Requirements would be less per phase, which would take shorter time to gather and ultimately would speed up the building process.
Table 5 shows the improvements when the flow times are reduced to 3 months for the “Gather detailed requirements” and “Build Internet product” activities. The number of Internet products dramatically increased by over 200%, releasing 22 projects over a 4-year period. In addition the time to market decreased from 24 months to 14 and the theoretical flow time is now 10 months.

Total Improvement (All three improvements implemented)
By improving quality control, decreasing the theoretical flow time and increasing the capacity at bottlenecks, CCB will be able to increase product releases to 30 products over 4 years, or about 7.5 products per year. (Table 6) Just as important, average cycle time is as close to average value-add time as possible. This greatly streamlines the operation and keeps products from being obsolete by the time they reach the market.
Table 7 compares and contrasts the impact of the changes individually as well as implementing all of them together.


Conclusion
The biggest challenge in implementing some of these improvements is that it requires major organizational changes to be effective. While some things such as better quality controls can be implemented without any pushback, removal of the strategy group and closer linkages with the business and system areas will disrupt the political status quo. In order to make changes along these lines support of senior management will be necessary.
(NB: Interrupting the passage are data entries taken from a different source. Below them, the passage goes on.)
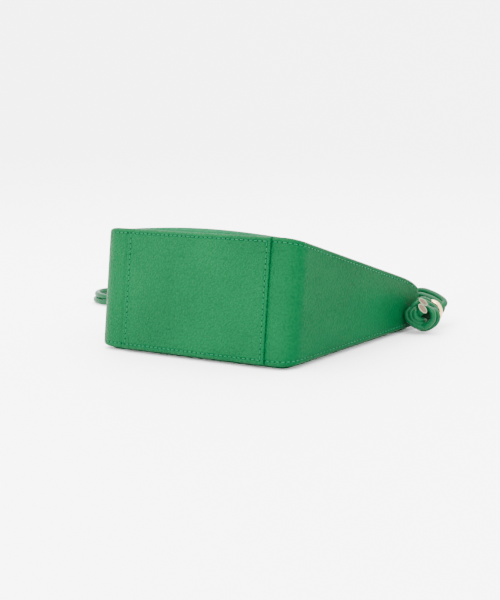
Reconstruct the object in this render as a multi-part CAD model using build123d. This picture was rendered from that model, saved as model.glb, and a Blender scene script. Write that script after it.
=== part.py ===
from build123d import *
import math
import os

# A small wedge-shaped handbag of stitched leather, lying on its back panel.
# Two parallel leather cords form its handle: they run through a ring at each end of the mouth and
# end in overhand knots.
#
# The bag is built in its own frame: u across the width, v from the base to the mouth and
# w through the thickness. It is then tipped by half its wedge angle, so that the back panel lies level.
# Lengths are in millimetres.

os.makedirs("parts", exist_ok=True)

# ---- driving dimensions -------------------------------------------------------------------------
base_width = 177.0
mouth_width = 200.0
height = 185.0
base_depth = 92.0
mouth_depth = 31.0
bottom_corner_radius = 15.0
mouth_corner_radius = 14.0

leather = 1.8                # gussets and zip facings
base_leather = 1.5           # base panel, laid over the gussets' lower ends
panel_leather = 1.6          # front and back panels, with their turned-in rims
board = 1.2                  # stiffener behind a panel
lining = 0.6
panel_proud = 3.0            # how far a panel's face stands out past the gusset's edge
rim_depth = 9.0              # how far a panel's turned rim reaches in along the gusset

base_panel_half = 64.9       # half the base panel's width
base_panel_middle = 2.5      # the panel is sewn a little off the middle
gusset_tuck = 46.0           # where a gusset's lower end stops, under the base panel
mouth_seam = 78.0            # where a gusset's upper end meets the zip facings

zip_half = 75.0              # half the length of the tooth rows
tooth_pitch = 2.0
tooth_gap = 1.2              # between the two rows, for the slider's web
slider_rest = -69.0          # slider's place when the bag is closed

ring_radius = 8.3            # of the wire's centre line
ring_wire = 1.7              # wire radius
ring_u = 98.7                # axis of the wire's limb that the tab holds
ring_v = 184.0
ring_w = -5.8                # the tabs are sewn below the middle of the mouth

tab_leather = 1.4
tab_width = 6.5
tab_slack = 0.7              # the loop is a slot, because the limb it holds is curved
tab_start = 75.2
tab_bend = 90.7              # where the strap leaves the mouth for the ring

cord_diameter = 5.0
knot_size = (26.4, 26.0, 24.6)

# ---- worked out from them -----------------------------------------------------------------------
half_wedge = math.degrees(math.atan((base_depth - mouth_depth) / 2 / height))
cos_wedge = math.cos(math.radians(half_wedge))
sin_wedge = math.sin(math.radians(half_wedge))
lift = base_depth / 2 * cos_wedge + panel_proud
origin_y = 88.23             # middle of the bag, measured from the base's middle


def half_depth(v):
    """Half the gusset's width at the height v."""
    return base_depth / 2 - v * math.tan(math.radians(half_wedge))


def lay_down(shape):
    """Tip a shape from the bag's own frame on to its back, with the origin under its middle."""
    return Pos(0, -origin_y, lift) * Rot(-half_wedge, 0, 0) * shape


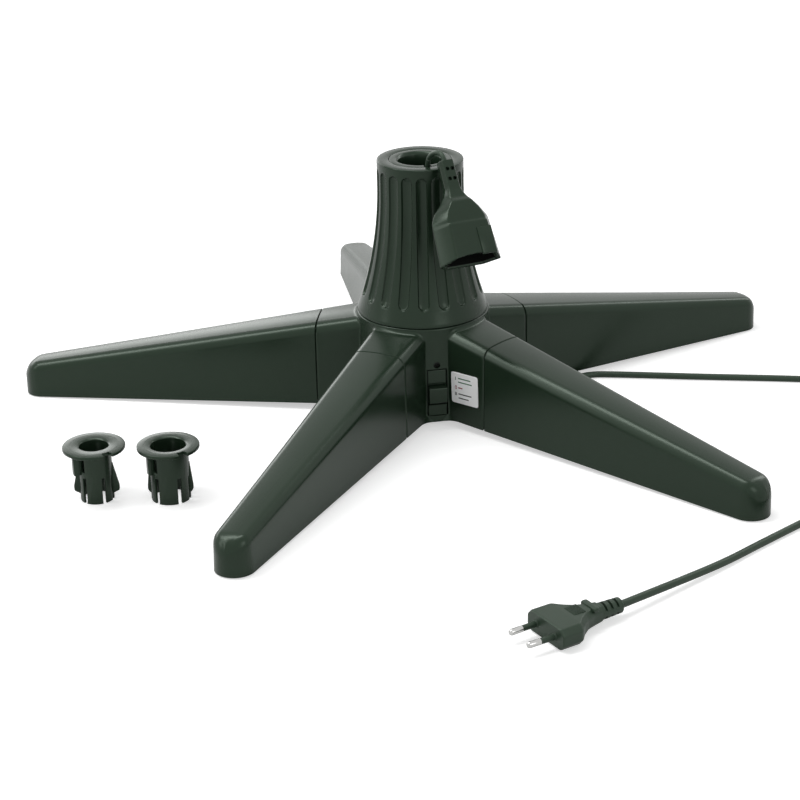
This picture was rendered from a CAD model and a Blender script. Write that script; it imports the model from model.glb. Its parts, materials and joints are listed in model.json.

But by implementing these improvements CCB will greatly increase its speed in which it delivers new Internet product to market. Infrastructure components (fixed costs) represent 80% of operating expense where project development (variable costs) represents only 20%. By speeding up the process of delivering Internet product CCB will be able to reduce operating expenses and improves the bottom line contribution of the eBusiness unit on a per product basis. This will greatly increase CCB’s competitive advantage in this market by being able to respond to their customer needs quickly, which will allow them to generate revenues to better fund other Internet product ideas.